Investigating Signatures of Large-Scale Advection and Microphysical Processes on Vertical Profiles of Water Vapor and Aerosols Near Mauna Loa and Mauna Kea
A. Bailey, D. Noone and D. Toohey
Department of Atmospheric and Oceanic Sciences, University of Colorado, Boulder, CO 80309; 720-998-1841, E-mail: email@example.com
While recent work suggests the isotopic composition of water vapor is controlled, to first order, by large-scale advection, other studies have proven isotopic measurements sensitive enough to investigate microphysical processes, such as rain recycling. On the one hand, this allows the stable isotope ratio 2H:1H (δD) to serve as an effective tracer of atmospheric constituents important for climate and air quality. On the other hand, it creates the possibility that isotopic measurements could aid studies of aqueous processing of aerosol and trace gases.

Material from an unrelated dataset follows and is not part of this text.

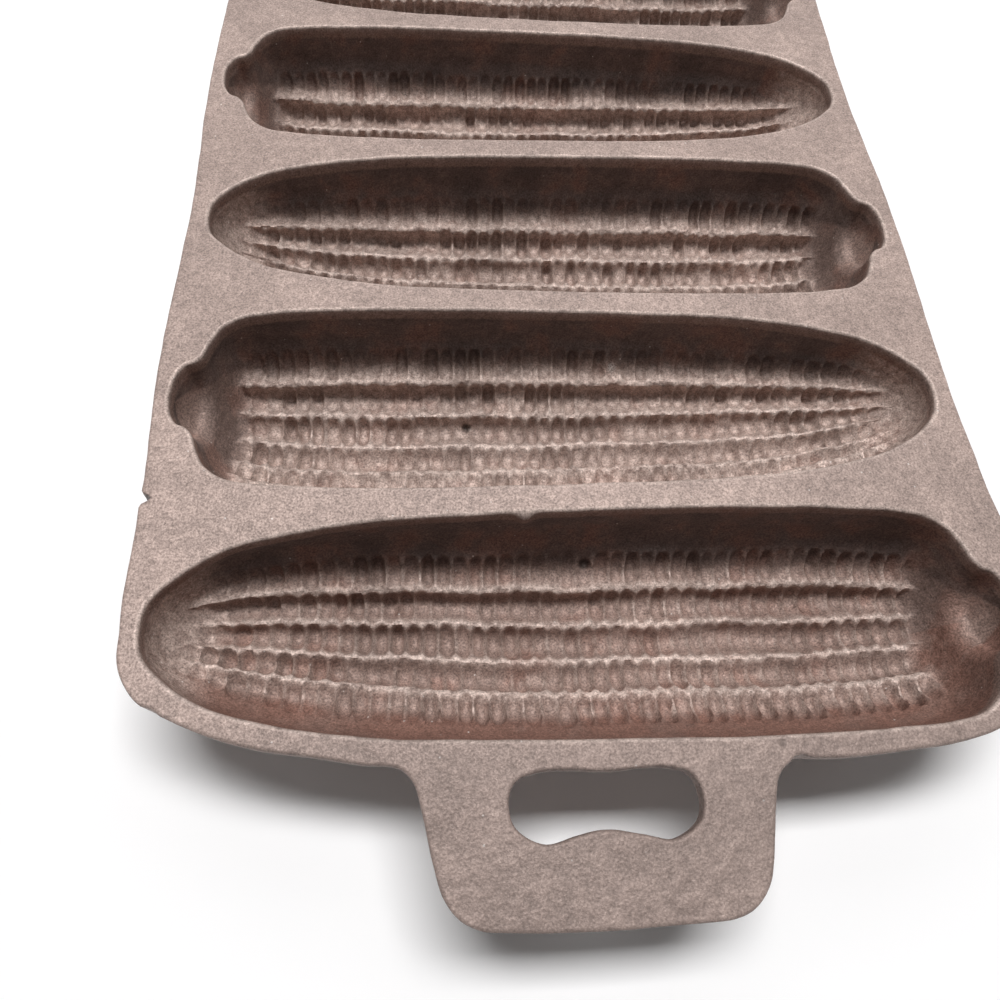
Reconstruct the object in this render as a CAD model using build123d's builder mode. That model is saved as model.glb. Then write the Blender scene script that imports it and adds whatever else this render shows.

In this work, we examine both the large-scale/advective and microphysical signatures in vertical profiles of δD on the Big Island of Hawaii, home to NOAA’s Mauna Loa Observatory. Simultaneous measurements of aerosol size distributions and CO2 are used to verify inferences made from the water isotope information. Profiles were constructed by continuously measuring water isotopologues, CO2, aerosols (D<1000 nm), and temperature from a moving vehicle that was driven from sea-level to the summit of Mauna Kea several times daily. A total of nine profiles were obtained over three days, covering both the east- and west-facing slopes of the island. δD observations from this experiment clearly distinguish the moist marine boundary layer from the dry free troposphere, and also identify a transition layer in between, extending as much as 1000 meters above the trade wind inversion. Vapor mixing ratio and δD plots of the transition layer highlight the role of evaporation in mixing moisture upward from the top of the inversion cloud deck. Although air above the inversion is cloud-free, we are thus able to detect the traces of cloud-processing independent of aerosol number size distribution. Within the boundary layer, the isotopic profile is remarkably constant, except where falling precipitation is observed. In rainy conditions, strong isotopic depletion (lightening) is observed below the cloud layer, indicating the removal of heavier, condensed water. Conserved variable plots of total water and equivalent potential temperature are used to explore heating and cooling associated with rain removal and re-evaporation at lower altitudes.